There's a uniform for just about every year of saddle built.  This is a Scouts dress uniform, as evidenced by the red and white cording.  It's hard to believe that out on the prairie or at the desert fort, men would actually get dressed up in this regalia, let alone try to ride a horse in it.
Not the greatest of pictures ... you can take all the photographs you want, but the lighting and reflection on the windows pretty much distorts the image.  This is the helmet that goes with the above uniform.  The insignia on the front denotes his occupation and status.  The crossed arrows mean he's a Scout, as well as the red and white horsetail on his head.
THIS is the most amazing piece of leather ever!!  You are looking at one of only THREE 1844 Ringgold saddles left in the world.  He purchased this one from a 96 year old collector who had no family, and sold off his collection to museums.  By the way, this is all purchased with private money. No government grants here!

Even more amazing, these saddles had pistol holsters mounted on each side in front.  THIS one is covered with it's original bear skin cover.   The roll on the back is his suitcase and his bedroll would lay across the holsters in front.  For each saddle, he has a bridle from the corresponding year.  There's one more like this in Kansas and one in the Smithsonian.  As a horse rider, I can tell you this would have been a VERY comfortable saddle to ride!!
This is an 1874 McCelland saddle, not quite as comfortable.  These were only made in certain years, and he has one of each.  There's also lots of boots worn by the soldiers, and a great example of the Riderless Horse with boots turned backwards in the stirrups, a sign of the Officers last look back at his troops.
Hanging off the saddle would be all of this gear ... your sword, a knife, a pair of guns, bullets and your gloves.  
Many of the items dug up at the old Forts include bridle parts and pieces, including these conchos and buckles.  Sometimes when the leather breaks, it can be repaired.  Mostly it was just thrown away and a new bridle secured.
If you've got that many horses, you have to have a Veterinarian and a Horseshoer.  Although these bottles say Veterinarian on them, I would imagine these were also used by the men for fever, strains and coughs.
In World War I, the Mules from Mars were used extensively to move supplies.  Mars is an acronym for Merrills Mules And Replacements.  Although only open three years now, there's lots of information and interesting stories about Horse Soldiers in this museum.
This is Frank.  He was a war horse at Gettysburg and having survived 13 battles along with his rider, Bugler Isaac Swartout, watched the surrender of General Lee.
You've probably all heard about Sgt. Reckless, the pride of the Marines.  She was purchased from a young Korean boy and courageously carried men and supplies during the war.  Wounded many times, she just kept going.  Men even covered her with their flack jackets, risking their lives, since she had saved theirs so many times.  
All around the museum are collections of items found at many of the forts in Arizona, including Fort Huachuca.  
Here was an interesting piece ... Rose Vegetable Tooth Paste from Jules Rauel Perfumer, for the protection of teeth and gums.  Too cool!!
In the Civil War, many kids joined up along with their fathers.  Anyone 13 and under became drummers, not only drumming as they marched into battle, but passing messages along as they banged out a special code.  This particular drum was carried by a 9 year old!!
I stopped here because I'm a horsewoman and this is my thing.  I think I've spent more hours IN a saddle than out.  The saddles and bridles were amazing to see, and it was fun to spot the repairs.  Even if this isn't your thing, there is a lot of VERY interesting history here, including many personal stories of the men and horses who used this equipment.  For $8.00, it's well worth stopping in and even nicer to support a private enterprise.
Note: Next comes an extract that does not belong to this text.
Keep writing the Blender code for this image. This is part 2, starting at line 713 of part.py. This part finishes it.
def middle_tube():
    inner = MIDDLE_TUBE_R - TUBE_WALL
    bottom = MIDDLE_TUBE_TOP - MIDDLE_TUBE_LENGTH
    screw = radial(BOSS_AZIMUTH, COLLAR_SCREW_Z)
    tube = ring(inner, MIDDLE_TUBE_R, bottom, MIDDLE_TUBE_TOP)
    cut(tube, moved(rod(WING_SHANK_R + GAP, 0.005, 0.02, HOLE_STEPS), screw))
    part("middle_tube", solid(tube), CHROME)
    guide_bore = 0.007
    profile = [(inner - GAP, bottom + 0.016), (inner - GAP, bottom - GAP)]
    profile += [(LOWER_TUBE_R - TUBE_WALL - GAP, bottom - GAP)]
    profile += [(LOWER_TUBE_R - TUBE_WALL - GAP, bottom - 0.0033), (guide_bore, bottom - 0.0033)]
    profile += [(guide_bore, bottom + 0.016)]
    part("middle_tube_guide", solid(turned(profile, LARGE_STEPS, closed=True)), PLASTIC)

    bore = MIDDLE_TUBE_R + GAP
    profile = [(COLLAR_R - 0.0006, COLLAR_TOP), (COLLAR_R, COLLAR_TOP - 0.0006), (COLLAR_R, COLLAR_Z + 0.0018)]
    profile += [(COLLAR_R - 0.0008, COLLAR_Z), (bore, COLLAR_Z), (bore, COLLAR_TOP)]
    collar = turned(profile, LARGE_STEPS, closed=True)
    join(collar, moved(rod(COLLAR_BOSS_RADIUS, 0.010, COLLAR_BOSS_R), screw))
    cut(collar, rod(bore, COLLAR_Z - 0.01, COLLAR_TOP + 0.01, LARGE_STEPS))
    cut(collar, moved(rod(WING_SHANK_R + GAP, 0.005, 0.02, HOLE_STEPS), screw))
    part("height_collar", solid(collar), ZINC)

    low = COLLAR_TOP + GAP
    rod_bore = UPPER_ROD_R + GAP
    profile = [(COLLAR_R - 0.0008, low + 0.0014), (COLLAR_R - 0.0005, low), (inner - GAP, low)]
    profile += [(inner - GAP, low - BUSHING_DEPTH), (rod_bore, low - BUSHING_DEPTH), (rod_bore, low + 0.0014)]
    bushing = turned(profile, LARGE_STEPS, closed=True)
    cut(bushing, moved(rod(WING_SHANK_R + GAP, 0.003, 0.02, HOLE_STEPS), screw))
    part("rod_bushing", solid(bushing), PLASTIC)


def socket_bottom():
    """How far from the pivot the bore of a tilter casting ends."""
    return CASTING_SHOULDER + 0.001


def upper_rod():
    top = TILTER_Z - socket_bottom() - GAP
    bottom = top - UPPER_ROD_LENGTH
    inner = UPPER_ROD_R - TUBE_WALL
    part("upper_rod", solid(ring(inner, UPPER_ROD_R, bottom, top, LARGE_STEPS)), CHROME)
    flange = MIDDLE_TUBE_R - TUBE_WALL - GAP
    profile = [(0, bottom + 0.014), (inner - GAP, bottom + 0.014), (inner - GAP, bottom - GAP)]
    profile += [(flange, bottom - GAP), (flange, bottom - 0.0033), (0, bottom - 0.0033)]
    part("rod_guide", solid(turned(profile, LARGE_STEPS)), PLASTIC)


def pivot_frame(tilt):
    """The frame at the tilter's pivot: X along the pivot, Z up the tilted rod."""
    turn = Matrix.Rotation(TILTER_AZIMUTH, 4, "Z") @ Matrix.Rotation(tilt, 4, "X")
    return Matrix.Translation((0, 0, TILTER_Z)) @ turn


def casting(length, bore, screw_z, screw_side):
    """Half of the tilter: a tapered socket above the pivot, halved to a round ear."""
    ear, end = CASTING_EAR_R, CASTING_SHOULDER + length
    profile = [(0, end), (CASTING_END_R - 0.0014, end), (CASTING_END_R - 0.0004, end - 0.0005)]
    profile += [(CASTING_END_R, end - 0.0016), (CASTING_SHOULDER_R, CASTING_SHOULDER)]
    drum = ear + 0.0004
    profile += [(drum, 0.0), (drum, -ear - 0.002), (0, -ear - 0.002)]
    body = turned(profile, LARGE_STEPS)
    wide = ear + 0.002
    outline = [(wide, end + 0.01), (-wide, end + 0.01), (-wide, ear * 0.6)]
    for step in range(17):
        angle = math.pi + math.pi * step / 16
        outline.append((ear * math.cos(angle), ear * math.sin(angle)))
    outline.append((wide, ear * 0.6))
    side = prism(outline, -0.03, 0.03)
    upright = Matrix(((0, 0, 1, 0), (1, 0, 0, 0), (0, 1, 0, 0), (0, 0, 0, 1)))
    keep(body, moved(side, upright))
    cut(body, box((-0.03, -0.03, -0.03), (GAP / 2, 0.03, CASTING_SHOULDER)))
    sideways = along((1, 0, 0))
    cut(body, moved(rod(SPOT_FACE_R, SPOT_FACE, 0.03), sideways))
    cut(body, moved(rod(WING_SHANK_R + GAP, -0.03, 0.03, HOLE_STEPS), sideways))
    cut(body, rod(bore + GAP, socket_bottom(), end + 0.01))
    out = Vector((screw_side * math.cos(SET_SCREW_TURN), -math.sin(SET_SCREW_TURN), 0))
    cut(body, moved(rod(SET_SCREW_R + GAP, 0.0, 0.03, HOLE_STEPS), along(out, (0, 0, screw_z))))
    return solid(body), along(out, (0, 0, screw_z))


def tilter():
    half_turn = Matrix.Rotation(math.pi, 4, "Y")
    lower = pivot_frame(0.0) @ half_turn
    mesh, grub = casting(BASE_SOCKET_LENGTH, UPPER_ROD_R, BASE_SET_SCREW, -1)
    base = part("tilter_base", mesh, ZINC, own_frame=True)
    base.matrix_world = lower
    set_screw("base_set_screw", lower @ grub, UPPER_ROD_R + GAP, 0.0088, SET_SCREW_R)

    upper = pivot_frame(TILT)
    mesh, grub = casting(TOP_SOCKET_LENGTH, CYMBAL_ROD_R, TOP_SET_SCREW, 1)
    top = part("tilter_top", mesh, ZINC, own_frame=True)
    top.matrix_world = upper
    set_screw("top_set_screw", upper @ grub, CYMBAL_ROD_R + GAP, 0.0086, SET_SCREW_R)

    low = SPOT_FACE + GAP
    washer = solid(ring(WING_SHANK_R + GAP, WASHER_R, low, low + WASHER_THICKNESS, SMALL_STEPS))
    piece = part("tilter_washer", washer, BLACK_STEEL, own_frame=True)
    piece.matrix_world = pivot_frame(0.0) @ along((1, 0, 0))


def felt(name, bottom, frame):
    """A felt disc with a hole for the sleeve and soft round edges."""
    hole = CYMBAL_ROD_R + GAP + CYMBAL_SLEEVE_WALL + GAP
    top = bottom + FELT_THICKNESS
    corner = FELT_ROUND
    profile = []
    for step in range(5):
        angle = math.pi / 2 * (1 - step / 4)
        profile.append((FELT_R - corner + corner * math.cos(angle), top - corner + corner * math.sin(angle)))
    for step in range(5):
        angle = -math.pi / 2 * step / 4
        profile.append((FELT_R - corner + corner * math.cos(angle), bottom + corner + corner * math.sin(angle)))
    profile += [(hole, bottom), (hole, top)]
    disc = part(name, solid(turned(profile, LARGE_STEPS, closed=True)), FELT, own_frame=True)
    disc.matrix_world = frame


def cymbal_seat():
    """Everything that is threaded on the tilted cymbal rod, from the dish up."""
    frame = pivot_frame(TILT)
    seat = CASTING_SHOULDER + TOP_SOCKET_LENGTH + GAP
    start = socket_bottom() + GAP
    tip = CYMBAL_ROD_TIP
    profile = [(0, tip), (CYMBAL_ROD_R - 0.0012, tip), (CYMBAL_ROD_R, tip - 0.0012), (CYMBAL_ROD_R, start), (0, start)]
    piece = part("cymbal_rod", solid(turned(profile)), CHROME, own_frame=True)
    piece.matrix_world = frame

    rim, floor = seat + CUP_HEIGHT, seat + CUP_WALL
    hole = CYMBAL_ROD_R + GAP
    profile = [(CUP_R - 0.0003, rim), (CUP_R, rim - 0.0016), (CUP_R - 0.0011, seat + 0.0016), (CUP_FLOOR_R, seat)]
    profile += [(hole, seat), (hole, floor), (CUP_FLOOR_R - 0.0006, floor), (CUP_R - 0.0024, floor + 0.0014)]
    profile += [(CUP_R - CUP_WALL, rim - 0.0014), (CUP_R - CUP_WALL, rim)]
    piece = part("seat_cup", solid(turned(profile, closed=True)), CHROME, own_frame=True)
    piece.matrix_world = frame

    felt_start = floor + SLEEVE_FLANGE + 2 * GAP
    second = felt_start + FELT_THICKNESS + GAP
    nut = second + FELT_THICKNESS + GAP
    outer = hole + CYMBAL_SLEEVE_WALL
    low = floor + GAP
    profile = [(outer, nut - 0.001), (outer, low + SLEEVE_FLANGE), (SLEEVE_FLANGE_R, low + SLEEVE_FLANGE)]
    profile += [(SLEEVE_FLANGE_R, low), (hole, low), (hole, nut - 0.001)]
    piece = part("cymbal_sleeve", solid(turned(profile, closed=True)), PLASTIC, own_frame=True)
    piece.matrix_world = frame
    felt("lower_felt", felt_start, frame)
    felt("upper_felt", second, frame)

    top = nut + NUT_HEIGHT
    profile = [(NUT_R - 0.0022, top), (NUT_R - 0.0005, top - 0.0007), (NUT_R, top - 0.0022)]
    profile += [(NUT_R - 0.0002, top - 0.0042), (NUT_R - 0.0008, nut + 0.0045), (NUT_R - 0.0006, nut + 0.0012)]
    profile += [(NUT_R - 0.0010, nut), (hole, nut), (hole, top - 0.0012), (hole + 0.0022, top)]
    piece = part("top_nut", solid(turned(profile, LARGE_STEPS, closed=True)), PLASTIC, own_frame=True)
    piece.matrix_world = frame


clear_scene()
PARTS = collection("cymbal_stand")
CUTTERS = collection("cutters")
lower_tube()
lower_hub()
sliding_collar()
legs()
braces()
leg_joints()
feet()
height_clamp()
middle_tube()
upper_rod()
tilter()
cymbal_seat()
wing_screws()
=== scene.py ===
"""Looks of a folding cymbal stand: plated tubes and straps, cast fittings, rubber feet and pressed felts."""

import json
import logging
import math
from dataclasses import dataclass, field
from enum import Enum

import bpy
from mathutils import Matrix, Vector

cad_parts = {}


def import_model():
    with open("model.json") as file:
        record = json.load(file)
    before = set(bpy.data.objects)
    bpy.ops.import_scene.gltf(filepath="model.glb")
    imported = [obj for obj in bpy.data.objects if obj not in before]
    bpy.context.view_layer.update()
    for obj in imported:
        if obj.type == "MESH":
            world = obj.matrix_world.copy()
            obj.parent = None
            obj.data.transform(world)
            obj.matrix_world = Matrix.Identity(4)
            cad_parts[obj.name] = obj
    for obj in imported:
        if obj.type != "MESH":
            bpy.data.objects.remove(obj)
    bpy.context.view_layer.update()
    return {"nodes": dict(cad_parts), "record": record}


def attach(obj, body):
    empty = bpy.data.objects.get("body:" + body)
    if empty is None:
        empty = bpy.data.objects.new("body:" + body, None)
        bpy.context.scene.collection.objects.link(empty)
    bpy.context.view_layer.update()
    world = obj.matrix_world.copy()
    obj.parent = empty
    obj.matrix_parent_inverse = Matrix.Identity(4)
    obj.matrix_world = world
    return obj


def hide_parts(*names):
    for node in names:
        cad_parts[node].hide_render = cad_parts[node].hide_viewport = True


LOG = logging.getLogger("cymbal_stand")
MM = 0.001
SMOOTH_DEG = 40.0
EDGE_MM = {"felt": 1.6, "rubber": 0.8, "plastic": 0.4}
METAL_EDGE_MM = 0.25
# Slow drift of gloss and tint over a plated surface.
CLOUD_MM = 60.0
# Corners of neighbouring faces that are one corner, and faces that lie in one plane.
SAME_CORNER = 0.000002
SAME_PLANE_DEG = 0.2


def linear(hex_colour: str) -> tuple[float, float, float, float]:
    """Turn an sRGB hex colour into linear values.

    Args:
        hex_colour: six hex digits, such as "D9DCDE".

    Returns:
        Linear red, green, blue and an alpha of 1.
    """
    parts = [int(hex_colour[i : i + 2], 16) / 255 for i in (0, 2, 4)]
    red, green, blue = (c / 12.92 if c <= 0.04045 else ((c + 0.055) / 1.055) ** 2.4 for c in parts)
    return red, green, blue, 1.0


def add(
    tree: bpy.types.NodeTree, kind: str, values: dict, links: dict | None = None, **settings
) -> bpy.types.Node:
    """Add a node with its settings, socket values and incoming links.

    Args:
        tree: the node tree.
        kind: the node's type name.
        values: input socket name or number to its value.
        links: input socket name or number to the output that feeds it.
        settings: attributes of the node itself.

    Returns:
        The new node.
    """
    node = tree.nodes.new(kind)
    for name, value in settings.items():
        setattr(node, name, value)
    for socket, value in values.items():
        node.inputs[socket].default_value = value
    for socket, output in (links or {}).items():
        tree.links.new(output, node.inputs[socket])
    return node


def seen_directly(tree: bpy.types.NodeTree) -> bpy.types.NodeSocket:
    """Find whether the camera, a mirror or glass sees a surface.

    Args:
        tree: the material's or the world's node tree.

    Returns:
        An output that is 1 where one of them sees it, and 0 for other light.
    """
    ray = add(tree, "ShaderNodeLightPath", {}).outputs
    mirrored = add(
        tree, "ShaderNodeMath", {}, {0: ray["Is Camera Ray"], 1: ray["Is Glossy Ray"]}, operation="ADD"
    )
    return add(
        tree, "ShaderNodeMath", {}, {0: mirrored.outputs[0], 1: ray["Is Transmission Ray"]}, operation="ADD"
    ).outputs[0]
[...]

The good news today is that my AC unit came in to LaMesa RV, meaning I have to button up the rig and get over there by 11:00.  It going to be a long day sitting on the patio with the puppies.  
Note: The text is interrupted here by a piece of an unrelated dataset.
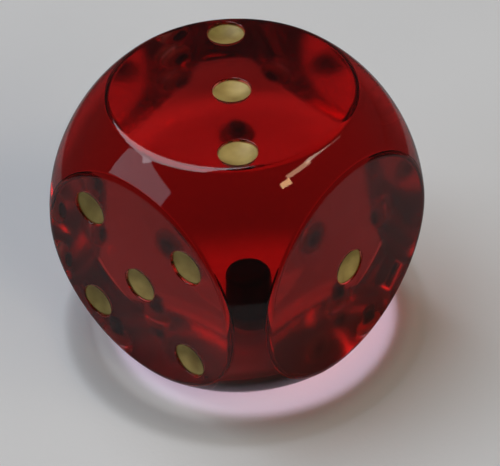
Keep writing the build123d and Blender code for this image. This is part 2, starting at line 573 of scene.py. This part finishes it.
def make_ring(name, inner, outer, tone, height=0.0, alpha=1.0):
    """A flat matt ring about the die, at a height over its foot.

    As made here, it is seen only in the die's gloss and through its plastic.
    """
    points = np.concatenate([circle(radius, height - HALF) for radius in (inner, outer)])
    mesh = bpy.data.meshes.new(name)
    mesh.from_pydata(points.tolist(), [], grid_faces(2, STAGE_STEPS).tolist())
    material, nodes, links, shader = new_material(name)
    shader.inputs["Base Color"].default_value = (tone, tone, tone, 1)
    shader.inputs["Roughness"].default_value = 1
    shader.inputs["Specular IOR Level"].default_value = 0
    shader.inputs["Alpha"].default_value = alpha
    mesh.materials.append(material)
    ring = bpy.data.objects.new(name, mesh)
    bpy.context.scene.collection.objects.link(ring)
    ring.visible_camera = False
    ring.visible_diffuse = False
    ring.visible_shadow = False
    return ring


def make_surround():
    """What the die sees of the table round it, and the soft shade close to its foot.

    The table in the die's gloss is a dimmer copy of it, a painted reflection; close round the die, seen
    through its plastic, it is a dim copy too, painted shade; further out both are dark. The shade is a
    half-clear ring just over the table.
    """
    make_ring("dark_surround", SURROUND * HALF, TABLE_RADIUS, SURROUND_TONE)
    # A darker copy of the table, seen only in the die's gloss: painted reflection.
    painted_reflection = make_ring("painted_table_reflection", 0.9 * HALF, SURROUND * HALF, PAINTED_REFLECTION_TONE)
    painted_reflection.visible_transmission = False
    # A darker copy of the table, seen only through the die's plastic: painted shade.
    painted_shade = make_ring("painted_shade_ring", 1.36 * HALF, 2.8 * HALF, PAINTED_SHADE_TONE)
    painted_shade.visible_glossy = False
    shade = make_ring("contact_shade", 1.13 * HALF, 1.33 * HALF, 0.0, height=0.1 * HALF, alpha=0.42)
    shade.visible_shadow = True
    shade.visible_diffuse = True
    shade.visible_glossy = False
    shade.visible_transmission = False


def direction(azimuth, elevation):
    """Unit vector: azimuth in degrees from +Y towards +X, elevation above the table."""
    a, e = radians(azimuth), radians(elevation)
    return Vector((sin(a) * cos(e), cos(a) * cos(e), sin(e)))


def panel(name, azimuth, elevation, wide, high, power, colour, tilt=0, away=1.0):
    """A flat soft light that faces the die: wide and high are the angles it fills, in degrees."""
    light = bpy.data.lights.new(name, "AREA")
    light.shape = "RECTANGLE"
    light.size = 2 * away * tan(radians(wide / 2))
    light.size_y = 2 * away * tan(radians(high / 2))
    light.energy = power * light.size * light.size_y * pi
    light.color = colour
    lamp = bpy.data.objects.new(name, light)
    bpy.context.scene.collection.objects.link(lamp)
    lamp.location = direction(azimuth, elevation) * away
    facing = (-lamp.location).to_track_quat("-Z", "Y").to_matrix()
    lamp.rotation_euler = (facing @ Matrix.Rotation(radians(tilt), 3, "Z")).to_euler()
    return lamp


def make_beam(pieces):
    """A narrow lamp that makes the glow under the die. Its light isn't held back by the pieces."""
    azimuth, elevation, away, power = 137, 80, 0.4, 0.47
    light = bpy.data.lights.new("front_beam", "SPOT")
    light.spot_size = 2 * atan2(GLOW_WIDTH * HALF / 2, away)
    light.spot_blend = 0.12
    light.shadow_soft_size = 0.4 * MM
    light.energy = power * 4 * pi * pi * away**2
    light.color = (0.9, 0.76, 1.02)
    lamp = bpy.data.objects.new("front_beam", light)
    bpy.context.scene.collection.objects.link(lamp)
    foot = Vector(GLOW_CENTRE) * HALF
    lamp.location = foot + direction(azimuth, elevation) * away
    lamp.rotation_euler = (foot - lamp.location).to_track_quat("-Z", "Y").to_euler()
    lamp.visible_glossy = False
    lamp.visible_transmission = False
    let_by = bpy.data.collections.new("front_beam_skips")
    for piece in pieces:
        let_by.objects.link(piece)
    lamp.light_linking.blocker_collection = let_by
    for entry in let_by.collection_objects:
        entry.light_linking.link_state = "EXCLUDE"


def make_lights():
    """Soft panels over the table, and three small warm ones for the lights on the polished ball."""
    panel("overhead", -108, 62, wide=52, high=42, power=2.45, colour=(0.93, 0.98, 1.06))
    panel("left_window", -146, 29, wide=40, high=24, power=1.0, colour=(0.9, 0.96, 1.08))
    fill = panel("warm_fill", 85, 26, wide=50, high=26, power=2.7, colour=(1.0, 0.93, 0.74))
    fill.visible_glossy = False
    fill.visible_transmission = False
    panel("warm_lamp", 94, 44.5, wide=7, high=3.4, power=9.0, colour=(1.0, 0.62, 0.3))
    panel("warm_strip", 78, 46, wide=18, high=2.4, power=5.0, colour=(1.0, 0.62, 0.38), tilt=-10)
    panel("pale_strip", 50, 40, wide=30, high=2.0, power=4.5, colour=(1.0, 0.8, 0.62), tilt=-27)


def make_room():
    """Nearly black to the die and pale to the camera."""
    world = bpy.data.worlds.new("room")
    world.use_nodes = True
    nodes, links = world.node_tree.nodes, world.node_tree.links
    seen = nodes.new("ShaderNodeMix")
    seen.data_type = "RGBA"
    seen.inputs[6].default_value = ROOM_TONE
    seen.inputs[7].default_value = BACKDROP_TONE
    links.new(nodes.new("ShaderNodeLightPath").outputs["Is Camera Ray"], seen.inputs["Factor"])
    links.new(seen.outputs[2], nodes["Background"].inputs["Color"])
    bpy.context.scene.world = world


def make_camera():
    """The camera: it stands back from the die's centre, turned so that the centre lies at aim."""
    azimuth, elevation, away = radians(43.32), radians(40.58), 12.07 * HALF
    back = Vector((sin(azimuth) * cos(elevation), -cos(azimuth) * cos(elevation), sin(elevation)))
    right = Vector((cos(azimuth), sin(azimuth), 0))
    up = back.cross(right)
    focal = 3.4818  # of the sensor's width
    aim = Vector((-0.02525, 0.05506, -focal)).normalized()  # where the die's centre lies
    turn = aim.rotation_difference(Vector((0, 0, -1))).to_matrix()
    roll = Matrix.Rotation(radians(2.84), 3, "Z")
    axes = Matrix((right, up, back))
    camera_rows = turn.transposed() @ roll @ axes
    data = bpy.data.cameras.new("camera")
    data.sensor_width = 36
    data.lens = 36 * focal
    data.clip_start = 0.01
    data.clip_end = 10
    camera = bpy.data.objects.new("camera", data)
    bpy.context.scene.collection.objects.link(camera)
    camera.matrix_world = Matrix.Translation(back * away) @ camera_rows.transposed().to_4x4()
    bpy.context.scene.camera = camera


# ---------------------------------------------------------------- scene

make_camera()
pieces = [show(make_body(), clear_red_plastic(), "clear_red_plastic", "die_body")]
enamel = gold_enamel()
rng = np.random.default_rng(EDGE_SEED)
for count in COUNTS:
    for number, centre in enumerate(pip_centres(count), start=1):
        mesh = make_enamel(count, number, centre, rng)
        pieces.append(show(mesh, enamel, "gold_enamel", f"pip_{count}_{number}"))

make_floor()
make_surround()
make_beam(pieces)
make_lights()
make_room()

scene = bpy.context.scene
scene.view_settings.view_transform = "Standard"
scene.cycles.max_bounces = BOUNCES
scene.cycles.transmission_bounces = BOUNCES
scene.cycles.glossy_bounces = BOUNCES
  1. I( knew you'd enjoy that one. I don't know if the museum has reopened in Fort Huachuca but it is worth a visit.

    1. I was surprised to see so many forts in Southern Arizona. I'll check it out and let you know if it's open.

  2. Did you by any chance happen to have a Wendy Allen saddle
    They might cost you six months pay
    I don't ride horses because they don't have a gearshift but I do know That is one fine saddle now if I could get Wendy to make a paraboots I'd be happy there ,, my Wolverines bit the dust 10 years ago today's brand or just not the same
    If you get a chance check out my post in Nick blog if you ask how to skin a toll cat I could tell you how to do that

    1. You'd think they would keep a good thing on the market, but I've found the same to be true of my boots.